In March 1953 when the Republican-led House Appropriations Committee opened its budget hearings, its first official act was to kill funds for the Louisiana, MO, synthetic fuel plants. The cost of synthetic fuels was too high for the government to bear, the Committee stated. Estes Kefauver, then out of Congress but later elected to the U.S. Senate, claimed that the nation's oil companies had been behind the Committee's action because they did not want the competition from coal. A short time later, the Committee voted to cease funding for all the programs authorized under the Synthetic Fuels Act.
Within 90 days, the Missouri plants were closed and turned back to the Department of the Army. The coal hydrogenation plant returned to making ammonia.
For the remainder of the 1950s and into the 1960s, the Bureau of Mines coal and synthetic fuels research was relegated to low-priority fundamental studies. The Bruceton research facility stayed in operation, conducting small-scale, fundamental studies on coal-to-oil processes, but emphasizing its original mission of mine training and safety. The Morgantown site also remained open largely because other Interior Department research programs in petroleum and natural gas and a federal coal mine health and safety inspections group were added to supplement the facility's coal gasification mission.

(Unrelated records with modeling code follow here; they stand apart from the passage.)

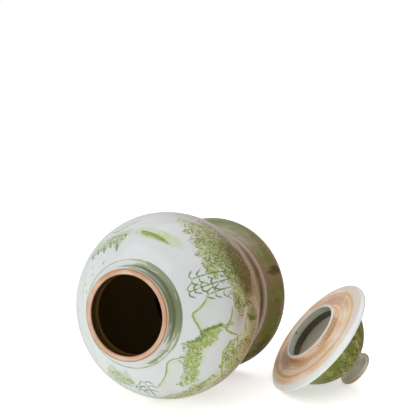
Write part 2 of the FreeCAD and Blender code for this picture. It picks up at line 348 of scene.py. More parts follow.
def painted_glaze(name):
    """Pale celadon-white glaze over green brushwork; the layers say where the brush went, and warm where
    painted shade and reflection turn it brown.
    """
    s = Shader(name, JAR_PLACE)
    wash, leaf, sage, warm, deep = (s.layer(n) for n in ("wash", "leaf", "sage", "warm", "deep"))
    line, ink, band = (s.layer(n) for n in ("line", "ink", "band"))
    soft, fine, grit = s.noise(28, 2), s.noise(190, 3, 0.6), s.noise(700, 2, 0.6)
    colour = s.mix(soft, rgb("cfd1cf"), rgb("c3c6c6"))
    # painted shade and reflection: where warm is high the glaze, washes, foliage and strokes below turn
    # pinkish brown
    tint = s.mix(s.noise(14, 2), rgb("a1846c"), rgb("ad968a"))
    tint = s.mix(s.step(s.noise(45, 3), 0.45, 0.75), tint, rgb("9c7f4c"))
    colour = s.mix(s.times(warm, s.step(soft, 0.0, 0.6, (0.8, 1.0))), colour, tint)
    pale = s.mix(sage, s.mix(fine, rgb("c1c79a"), rgb("a8ae6e")), s.mix(fine, rgb("a9ba98"), rgb("7e9670")))
    colour = s.mix(s.times(wash, s.step(fine, 0.25, 0.7, (0.6, 1.0))), colour,
                   s.mix(s.times(warm, 0.55), pale, rgb("857c3c")))
    dark = s.mix(s.noise(90, 3), rgb("463410"), rgb("6a4d1e"))
    dark = s.mix(s.step(s.noise(420, 2), 0.54, 0.66), dark, rgb("a3874e"))
    dark = s.mix(s.step(s.noise(60, 2), 0.45, 0.7), dark, rgb("5b5420"))
    colour = s.mix(s.times(deep, s.step(fine, 0.2, 0.6, (0.85, 1.0))), colour, dark)
    spots, kept = s.cells(400), s.cells(400, out="Color")
    keep = s.math("LESS_THAN", kept, s.times(leaf, 1.2))
    dab = s.times(s.step(s.plus(spots, s.times(grit, 0.25)), 0.75, 0.5), keep)
    small = s.times(s.step(s.cells(720), 0.62, 0.35), s.step(leaf, 0.3, 0.85))
    foliage = s.mix(s.step(s.noise(55, 2), 0.4, 0.62), rgb("90964c"), rgb("6b6e2a"))
    foliage = s.mix(s.times(warm, 0.75), foliage, rgb("75642e"))
    foliage = s.mix(sage, s.mix(s.times(deep, 0.85), foliage, rgb("4d3d12")), rgb("75876a"))
    under_leaf = s.times(s.times(leaf, 0.72), s.plus(s.times(deep, -0.75), 1.0))
    colour = s.mix(under_leaf, colour, s.mix(warm, rgb("bbc083"), rgb("a89a6c")))
    colour = s.mix(s.times(s.math("MAXIMUM", dab, s.times(small, 0.75)), 0.9), colour, foliage)
    rough_edge = s.times(s.plus(fine, -0.5), 0.9)
    drawn = s.step(s.plus(line, rough_edge), -0.4, 0.45)
    colour = s.mix(s.times(drawn, s.step(fine, 0.2, 0.6, (0.65, 0.95))), colour,
                   s.mix(sage, s.mix(warm, rgb("879b4b"), rgb("7d7434")), rgb("86a070")))
    inked = s.step(s.plus(ink, rough_edge), -0.35, 0.4)
    colour = s.mix(s.times(inked, s.step(fine, 0.2, 0.6, (0.7, 0.97))), colour,
                   s.mix(sage, s.mix(s.times(warm, 0.85), rgb("5f7c1c"), rgb("4b4510")), rgb("728566")))
    brushed = s.noise(1.0, 4, 0.7, s.around(42, 560), 0.6)
    swept = s.step(s.plus(s.times(band, 0.6), s.times(brushed, 0.9)), 0.7, 0.86)
    colour = s.mix(s.times(band, s.step(brushed, 0.4, 0.62, (0.0, 0.7))), colour, rgb("b9bfae"))
    colour = s.mix(s.times(swept, 0.92), colour, s.mix(s.step(band, 0.6, 0.95), rgb("848e67"), rgb("4a4d0c")))
    speck = s.step(s.cells(120), 0.035, 0.02)
    colour = s.mix(s.times(speck, 0.5), colour, rgb("8a7a60"))
    height = s.plus(s.noise(38, 1), s.times(s.noise(240, 2), 0.12))
    rough = s.step(s.noise(75, 3), 0.3, 0.8, (0.08, 0.18))
    return s.finish(colour, rough, height, strength=0.25, distance=0.0006, **GLAZE)


def stepped_glaze(name):
    """Brown and olive washes brushed down the waist and the flared foot, with painted shade in the waist's
    grooves and pale painted highlights along the bead tops.
    """
    s = Shader(name, JAR_PLACE)
    olive, dark, cool, ring = (s.layer(n) for n in ("olive", "dark", "cool", "ring"))
    fine, broad = s.noise(170, 3, 0.6), s.noise(22, 2)
    drag = s.noise(1.0, 4, 0.62, s.around(0, 45, 0, 5.0), 1.0)
    streak = s.noise(1.0, 3, 0.6, s.around(0, 60, 0, 9.0), 0.8)
    colour = s.mix(broad, rgb("8a6e50"), rgb("776640"))
    colour = s.mix(s.times(cool, 0.75), colour, rgb("b0b09e"))
    wash = s.step(s.plus(s.times(olive, 0.7), s.times(drag, 0.8)), 0.55, 0.95)
    colour = s.mix(s.times(wash, 0.9), colour, s.mix(fine, rgb("717a36"), rgb("555a1c")))
    # dark: brushed dark washes, plus painted shade in the waist's grooves
    deep = s.step(s.plus(s.times(dark, 0.75), s.times(streak, 0.7)), 0.66, 0.98)
    colour = s.mix(s.times(deep, 0.9), colour, s.mix(broad, rgb("3f3006"), rgb("44460c")))
    pale = s.times(s.step(streak, 0.62, 0.8), s.step(drag, 0.5, 0.7))
    colour = s.mix(s.times(pale, 0.35), colour, rgb("a8977c"))
    # ring: pale painted highlights along the bead tops, and the pale bare edge at the foot
    colour = s.mix(s.times(s.step(s.plus(ring, s.times(fine, 0.35)), 0.6, 0.95), 0.9), colour, rgb("b59b8b"))
    height = s.plus(s.noise(30, 1), s.times(streak, 0.25))
    rough = s.step(fine, 0.3, 0.8, (0.1, 0.24))
    return s.finish(colour, rough, height, strength=0.3, distance=0.0006, **GLAZE)


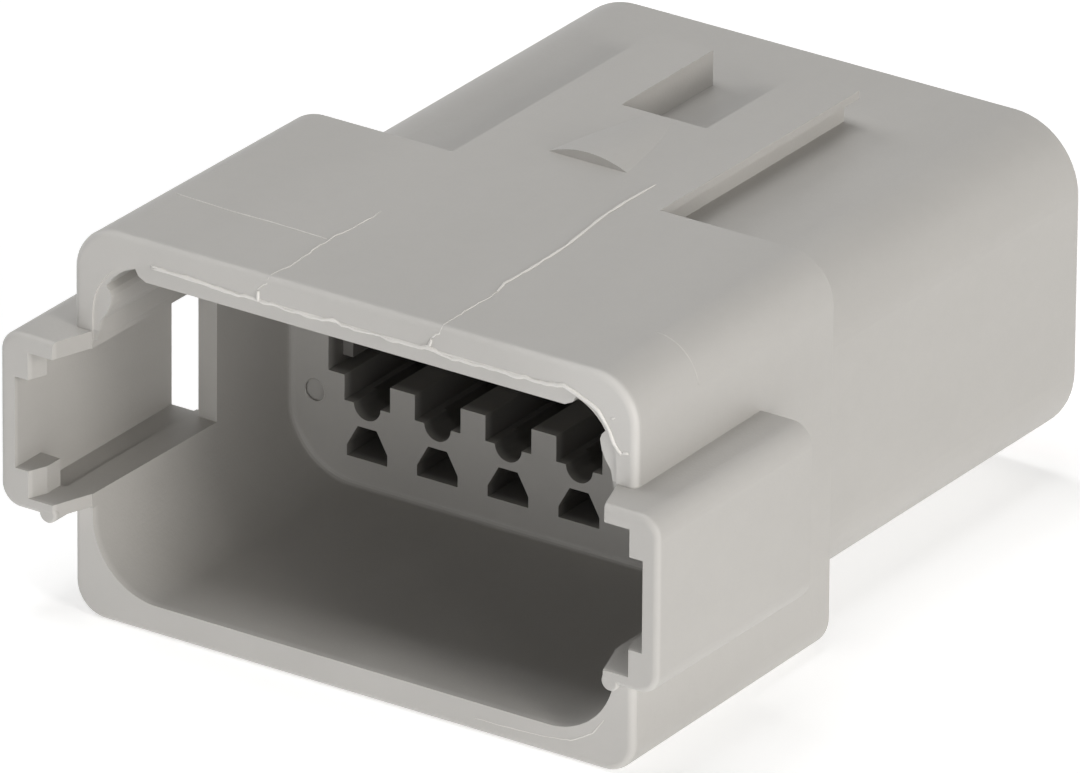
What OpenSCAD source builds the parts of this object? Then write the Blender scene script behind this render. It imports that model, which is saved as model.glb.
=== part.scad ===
// Twelve-way in-line receptacle housing for sealed vehicle wiring: one grey moulding with a drafted mating
// shroud, two outboard latch channels, a contact block with locking fingers, a clip rail on top and a rear
// skirt that holds the wire seal. Millimetres. X is the width, +Y runs from the mating mouth to the wires,
// +Z is up. The origin is the middle of the outer box, on the plane of the lowest face.

/* [Shroud] */
// Outside width of the mating shroud at its mouth
shroud_w = 36.16; // [34.6:0.02:43.5]
// How much narrower each side of the shroud is at its back than at its mouth
shroud_draft = 0.24; // [0.05:0.01:0.4]
// Outside height of the shroud
shroud_h = 22.98; // [21.7:0.02:27.6]
// Length of the shroud from the rim to its back edge
shroud_len = 19.37; // [19:0.01:23.3]
// Radius of the shroud's two upper outside corners
shroud_top_r = 2.7; // [1.5:0.1:3.2]
// Radius of the shroud's two lower outside corners
shroud_bottom_r = 1.9; // [1.5:0.1:3.2]
// Rounding of the outer front edge of the rim
rim_edge_r = 0.4; // [0.2:0.05:0.7]
// Rounding of the shroud's back edge
back_edge_r = 0.3; // [0.1:0.05:0.5]

/* [Mating cavity] */
// Side wall thickness at the rim
side_wall = 1.23; // [0.9:0.01:1.5]
// Top wall thickness at the rim
top_wall = 1.39; // [1.05:0.01:1.65]
// Bottom wall thickness at the rim
bottom_wall = 1.74; // [1.2:0.01:2]
// Depth of the mating cavity from the rim to the contact block
cavity_depth = 18.2; // [16.4:0.1:18.6]
// Narrowing of each side of the cavity down to the contact block
cavity_side_draft = 0.25; // [0.05:0.01:0.4]
// Rise of the cavity's lower face down to the contact block
cavity_bottom_draft = 0.37; // [0.05:0.01:0.5]
// Drop of the cavity's upper face down to the contact block
cavity_top_draft = 0.2; // [0.05:0.01:0.3]
// Radius of the cavity's upper corners
cavity_top_r = 3.7; // [2:0.1:4]
// Radius of the cavity's lower corners
cavity_bottom_r = 4.2; // [2.5:0.1:5]
// Fillet between the cavity walls and the contact block
floor_fillet = 0.35; // [0.1:0.05:0.6]

/* [Keying pad and ribs] */
// Width of the pad under the top wall, at its lower edge
pad_w = 27.4; // [22:0.1:28]
// How far the pad stands down from the top wall
pad_drop = 1.06; // [0.6:0.02:1.24]
// Sideways slope of each end of the pad
pad_slope = 0.55; // [0.2:0.05:1]
// How far the pad's front stands back from the rim
pad_setback = 0.15; // [0.05:0.05:1]
// Thickness of the lip that joins the pad to the ribs round the upper corners
corner_lip = 0.3; // [0.26:0.02:0.5]
// Height of the side ribs' tips above the middle plane
side_rib_z = 7.62; // [7.4:0.02:7.8]
// How far the side ribs stand in from the walls
side_rib_reach = 1.15; // [0.9:0.05:1.3]

/* [Latch channels] */
// How far each channel stands out beside the shroud
ear_out = 3.12; // [2.6:0.01:3.8]
// How far the channels stand out in front of the rim
ear_nose = 2.45; // [1.5:0.05:3]
// Where the channels end behind the rim
ear_len = 12.1; // [11.9:0.1:14.6]
// Top of the channels above the middle plane
ear_top = 5.35; // [4.8:0.05:6]
// Bottom of the channels below the middle plane
ear_bottom = 4.97; // [4.6:0.01:5.6]
// Thickness of the channels' outer walls
ear_wall = 1.0; // [0.8:0.05:1.3]
// Thickness of the channels' upper arms
ear_top_wall = 1.0; // [0.7:0.05:1.3]
// Thickness of the channels' lower arms
ear_bottom_wall = 0.75; // [0.6:0.05:1.2]
// Radius of the channels' outside corners
ear_corner_r = 1.25; // [0.6:0.05:1.6]
// Rounding of the channels' front edges
ear_edge_r = 0.37; // [0.1:0.01:0.5]
// Length of the opening through the shroud's side walls
side_cut_len = 11.37; // [9:0.01:11.5]
// Height of each latch catch at the channel's front
catch_h = 1.6; // [1:0.05:2]
// How far each latch catch stands in from the outer wall
catch_reach = 1.3; // [0.6:0.05:1.6]
// Depth of the shallow groove along the outer side of each channel's floor
floor_groove = 0.14; // [0.05:0.01:0.3]
// Width of that groove
floor_groove_w = 1.65; // [0.8:0.05:2]

/* [Contact block] */
// Width of the block and its rear skirt
body_w = 33.2; // [31.8:0.1:34]
// Height of the block and its rear skirt
body_h = 18.86; // [18.4:0.02:21]
// Where the rear skirt ends behind the rim
body_end = 45.55; // [42.85:0.1:54.75]
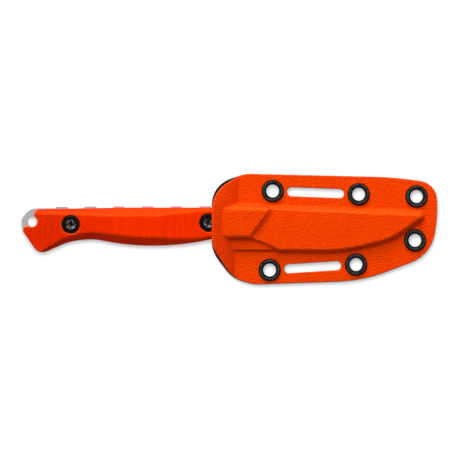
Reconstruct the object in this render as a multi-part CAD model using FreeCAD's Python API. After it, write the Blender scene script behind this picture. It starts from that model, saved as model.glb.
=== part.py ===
"""Fixed-blade rigging knife in its two-shell riveted sheath.

Lengths are millimetres. While the pieces are made, X = 0 is the lip of the sheath's mouth and X runs
towards the blade's tip, Y = 0 is the height of the guard screw and Y runs towards the spine, and
Z = 0 is the middle plane of the steel, with the sheath's front shell above it. At the end all the
pieces move together, so that the origin is under the middle of the whole knife and sheath, on the
surface that they lie on.
"""
import FreeCAD, Part
import math
import os
from FreeCAD import Vector

# ---- Steel: one plate that is blade and full tang --------------------------------------------------
STEEL_THICKNESS = 2.3
TIP_REACH = 95.6            # tip, measured from the sheath's mouth
BUTT_REACH = 87.8           # bare steel corner of the butt, measured the other way
SPINE_HEIGHT = 7.0
SPINE_BREAK_X = 9.0         # from here the spine runs straight down to the tip
TIP_HEIGHT = 3.2
EDGE_DEPTH = 11.9           # cutting edge below the guard screw
HEEL_REACH = 30.5           # where the cutting edge starts
GRIND_WIDTH = 9.5           # height of the flat grind above the edge
EDGE_BEVEL_WIDTH = 0.9
EDGE_BEVEL_THICKNESS = 0.5  # steel left where the grind meets the edge bevel
EDGE_THICKNESS = 0.06
TIP_THICKNESS = 0.9

# Grip lands along the spine of the tang
LAND_COUNT = 6
LAND_PITCH = 13.15
LAND_LENGTH = 6.6
LAND_RAMP = 1.3             # slope at each end of a land
LAND_RISE = 0.6
NOTCH_DEPTH = 0.4
FIRST_LAND_X = -3.4

# ---- Handle scales --------------------------------------------------------------------------------
SCALE_FRONT_HEIGHT = 4.05   # outer face above the middle plane, inside the sheath
SCALE_PALM_HEIGHT = 6.35    # the same at the fullest part of the grip
SCALE_BUTT_HEIGHT = 4.25
SCALE_SIDE_HEIGHT = 2.65    # where the upright side ends and the bevel starts
SCALE_FRONT_UPPER_X = 27.0  # slanting front end of the scales
SCALE_FRONT_LOWER_X = 16.4
GUARD_DEPTH = 6.5
PALM_DEPTH = 10.5
WAIST_DEPTH = 7.4
BEAK_DEPTH = 14.6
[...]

The nation's first high profile program in synthetic fuels research was over but, largely unnoticed by the public, federal scientists at Pittsburgh and Morgantown continued to study the basic properties of coal. The knowledge they gained during this period would prove extremely valuable when West Virginia Senator Robert C. Byrd decided in 1961 to rejuvenate the nation's coal research program by pushing through legislation to create a new Office of Coal Research in the U.S. Department of the Interior.